One of the best ways for a church to get involved with jail or prison ministry is to call the chaplain or volunteer coordinator and ask, “What can I do to help?” Or the church can call an organization like Prison Fellowship or God Behind Bars to find out how to get involved.
And there’s no need to go behind bars to do jail ministry. When Christian business owners hire former inmates, they’re doing prison ministry, says Walker. Signing up with Amachi, a national program that matches volunteer mentors with children whose parents are incarcerated, is doing prison ministry.
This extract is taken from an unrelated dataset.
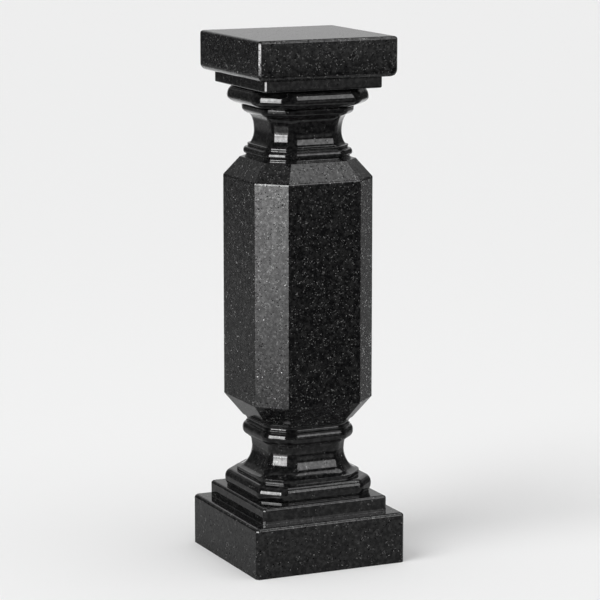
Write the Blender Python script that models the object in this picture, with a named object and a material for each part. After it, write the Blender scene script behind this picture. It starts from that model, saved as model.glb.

Even buying Christmas gifts can be prison ministry. Prison Fellowship’s Angel Tree program, which provides gifts for the children of inmates, is always in need of sponsors.
“Some people may say, ‘I don’t want to be bothered with those inmates, but I will help their kids,’” she says. “The inmates don’t have the finances to buy gifts—but they want their child to get something for Christmas.”
Welcoming inmates at church
If a church does get involved in prison ministry, there’s no telling where it could lead.
Eight years ago, Anita Sullivan-Akers was an inmate at the Davidson County jail in Nashville, Tennessee. A former successful caterer and single mom, she’d lost her career and her kids to a drug addiction and ended up in jail.
“I started using crack when I was about 30,” she says. “It was all craziness after that.”
During a church service at the jail, she met one of the volunteers, a “churchy” mom and nonprofit leader who helped out during a worship service at the jail.
The two hit it off and became friends.
At the time, Sullivan-Akers felt hopeless in the face of her addiction. She needed someone who could show her the way out—and someone who thought she was worth saving. A church volunteer made all the difference in the world, she says.
Today, Sullivan-Akers has her life back. She’s reunited with her kids and has a flourishing career—including running a catering program for a Nashville-based nonprofit that employs former inmates.
Most weeks, she’s back at jail—this time as a church volunteer.
According to Sullivan-Akers, “People there need a shot of hope.”